Creating Smart Alerts for Generative AI applications

Set up Smart Alerts to monitor your Generative AI applications and receive notifications when metrics like token usage, costs, or request volumes exceed defined thresholds.

Smart Alerts help you proactively monitor the performance and costs of your Generative AI applications. You can create alerts based on various metrics such as token consumption, API costs, and request rates. By filtering and grouping alerts by service or model, you can monitor multiple components with a single alert configuration.

Creating a Smart Alert

To create a Smart Alert for your Generative AI application, complete the following steps:

Step 1: Navigate to Smart Alerts

  1. From the navigation menu in the Instana UI, select Infrastructure.

  2. Click the Smart Alerts tab.

  3. Click Create Smart Alert.

The Smart Alert configuration dialog opens.

Step 2: Select entity type

In the Entity Type dropdown list, select GenAI app.

This selection ensures that the alert monitors metrics specific to your Generative AI applications.

Step 3: Choose metrics to monitor

In the Metrics section, select the metric you want to monitor. The following metrics are available for Generative AI applications:

  • Input tokens: Monitor the number of tokens sent to the LLM in prompts

  • Output tokens: Monitor the number of tokens generated by the LLM in responses

  • Total tokens: Monitor the combined count of input and output tokens

  • Input token cost: Monitor the cost associated with input tokens

  • Output token cost: Monitor the cost associated with output tokens

  • Total token cost: Monitor the total cost for both input and output tokens

  • Requests: Monitor the number of API requests made to the LLM

Select the metric that is most relevant to your monitoring needs. For example, if you want to control costs, select Total token cost.

Step 4: Filter by service or model

To monitor a specific Generative AI application or model, you need to add filters. Filters help you narrow down the scope of your alert to specific services or models.

Filtering by service name

To filter by a specific Generative AI application (service):

  1. In the Filters section, click Add filter.

  2. In the filter field, search for metric.tag.service_name.

    This attribute appears under the Other category in the dropdown list. Alternatively, you can scroll down to the Other section and locate it there.

  3. Select the operator (for example, equals).

  4. Enter or select your service name (application name).

The service name corresponds to the application name you specified when instrumenting your Generative AI application.

Filtering by model

To filter by a specific LLM model:

  1. In the Filters section, click Add filter.

  2. In the filter field, search for metric.tag.model_id.

  3. Select the operator (for example, equals).

  4. Select your model identifier (for example, gpt-4, claude-3-opus).

You can add multiple filters to create more specific alert conditions. For example, you can filter by both service name and model to monitor a specific model within a particular application.

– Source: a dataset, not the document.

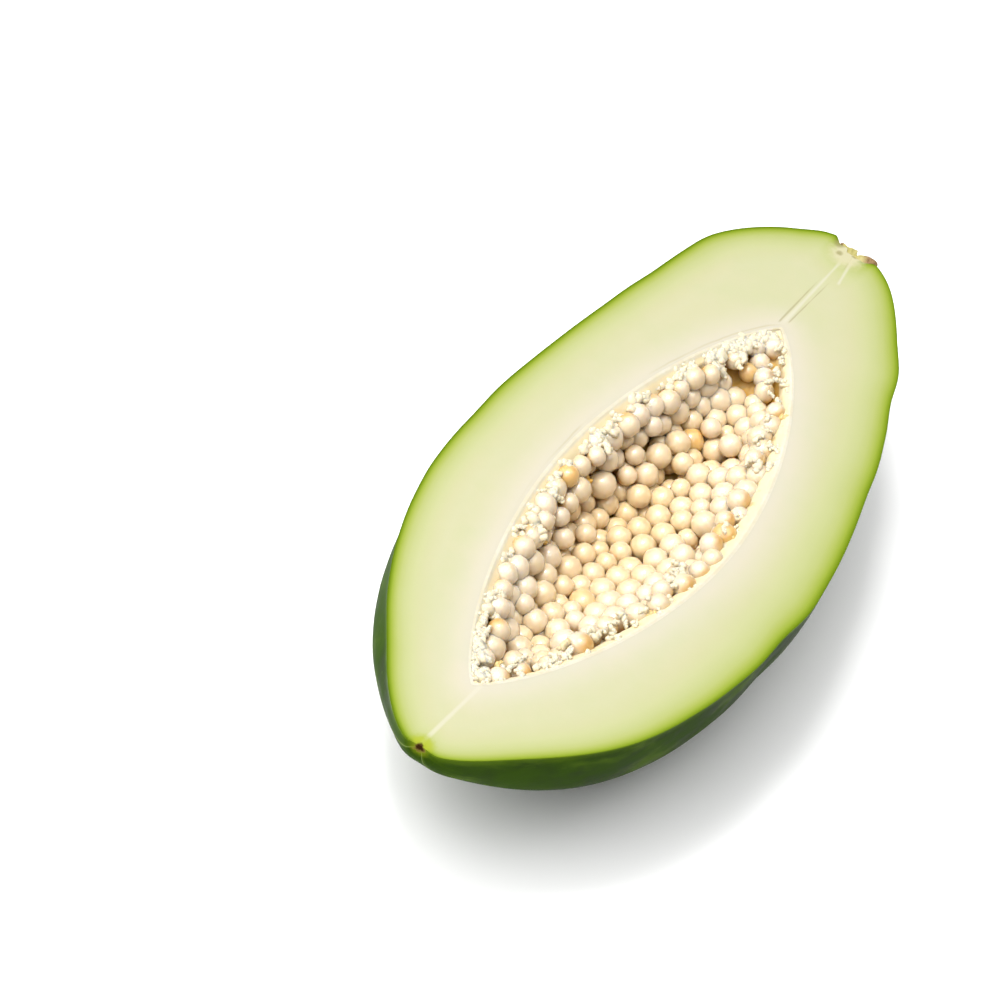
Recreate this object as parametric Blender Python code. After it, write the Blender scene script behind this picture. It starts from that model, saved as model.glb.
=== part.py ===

Step 5: Group by service or model (optional)

Grouping allows you to create a single alert that monitors multiple services or models simultaneously. When a threshold is exceeded for any group member, the alert is triggered.

To group your alert: in the Group By section, select one of the following options:

  • metric.tag.service_name: Group by service name to monitor all services

  • metric.tag.model_id: Group by model to monitor all models

Grouping is particularly useful when you want to monitor multiple components with a single alert configuration.

Step 6: Complete alert configuration

After configuring the entity type, metrics, filters, and grouping for your Generative AI application, you need to complete the remaining alert configuration steps. These steps are common across all Smart Alerts in Instana and include:

  • Setting threshold values and operators

  • Configuring time thresholds and evaluation windows

  • Adding alert channels for notifications

  • Customizing alert properties (title, description, incident triggering)

  • Adding custom payloads (optional)

For detailed instructions on completing these configuration steps, see Smart Alerts for infrastructure.

After you completed the configuration, click Create to save your Smart Alert.

Example: Monitoring costs across multiple models

This example demonstrates how to create an alert that monitors total token costs across all models for a specific Generative AI application.

Scenario: You want to be notified if ANY model used by your "customer-support-bot" application exceeds $50 in token costs within a 1-hour period.

Configuration:

  1. Entity Type: GenAI app

  2. Metric: Total token cost

  3. Filter: metric.tag.service_name equals customer-support-bot

  4. Group By: metric.tag.model_id

  5. Threshold: > 50 (Critical)

  6. Time Threshold: 1 hour, 1 consecutive violation

  7. Alert Channel: Your preferred notification channel

With this configuration, you receive a single alert if any model (for example, GPT-4, Claude, or Gemini) used by your customer support bot exceeds the $50 cost threshold. The grouping by model ID allows you to monitor all models with one alert while still identifying which specific model triggered the alert.

Combining filters and grouping

You can combine filtering and grouping for more granular alerting strategies:

  • Filter by service + Group by model: Monitor all models within a specific application

  • Filter by model + Group by service: Monitor a specific model across all applications

  • Multiple filters + Grouping: Create complex monitoring scenarios for specific use cases

This flexibility allows you to create alert configurations that match your operational needs and cost management strategies.